- Genre: Action; crime drama; superhero;
- Directed by: Hermann Joha
- Starring: Sven Martinek Diana Frank Thomas Anzenhofer Volkmar Kleinert
- Theme music composer: Helmut Zerlett
- Composer: Helmut Zerlett
- Country of origin: Germany
- Original language: German
- No. of episodes: 46

Original release
- Network: RTL
- Release: 21 April 1998 – 11 October 2001

= Der Clown =

German television series

Der Clown (English: "the clown") is a German television series that aired between 21 April 1998 and 11 October 2001. Initially launched in 1996 as a pilot movie, it ran for 46 episodes and starred Sven Martinek, Diana Frank, Thomas Anzenhofer, and Volkmar Kleinert.

==Synopsis==
The story is about Max Zander, an agent from WIPA (World Intelligence Police Agency).
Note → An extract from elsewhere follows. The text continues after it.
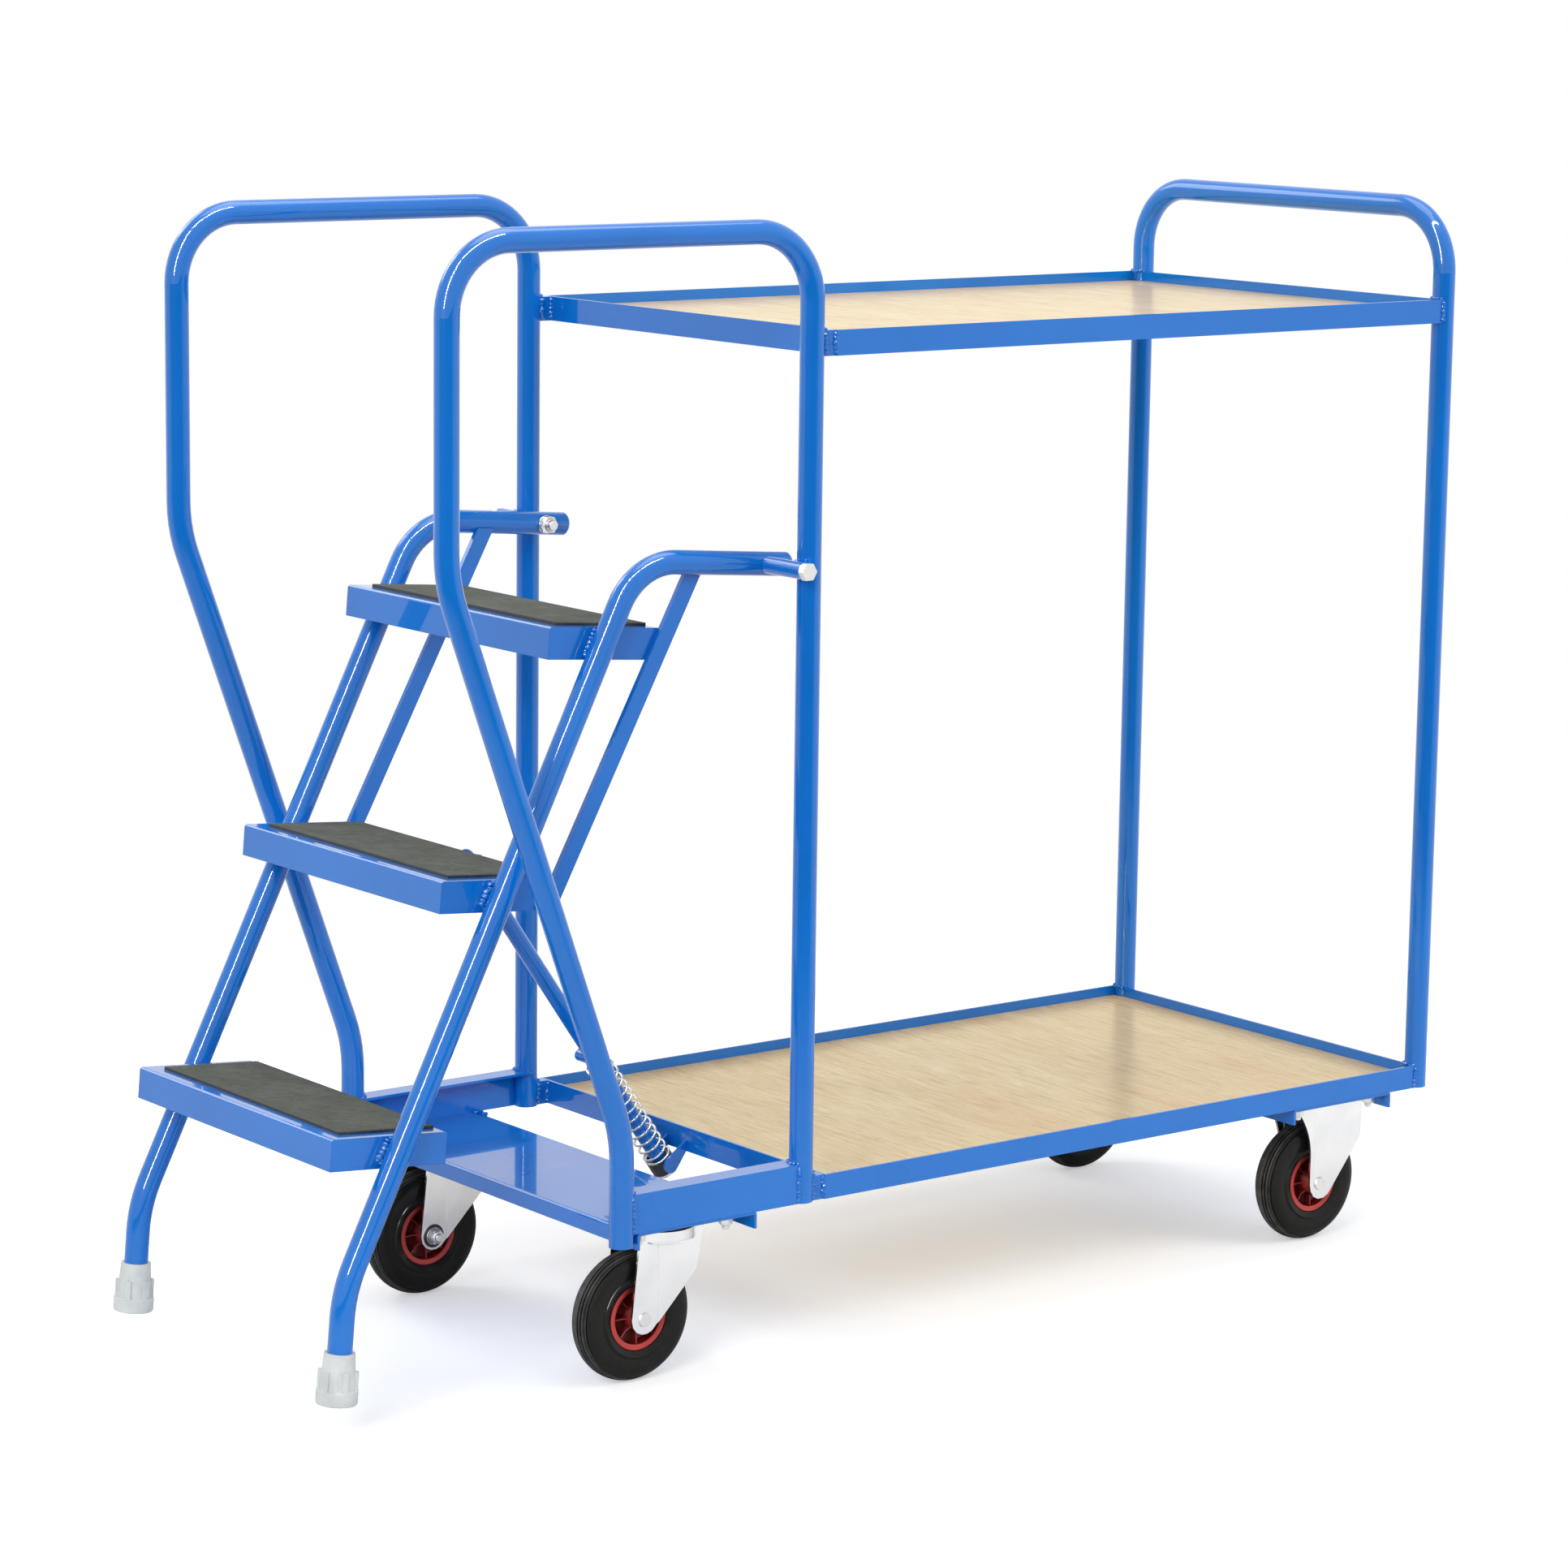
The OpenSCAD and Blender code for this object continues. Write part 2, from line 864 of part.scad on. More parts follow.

When his friend dies in a car bomb meant for him, Max decides to fake his own death and live as a phantom, known only as "the Clown", and fight crime. He gets help from his friends, journalist Claudia Diehl, pilot Tobias "Dobbs" Steiger, and lawyer Joseph Ludowski.

==Film==
On 24 March 2005, the movie The Clown: Payday, a film sequel to the TV series, was released in German cinemas.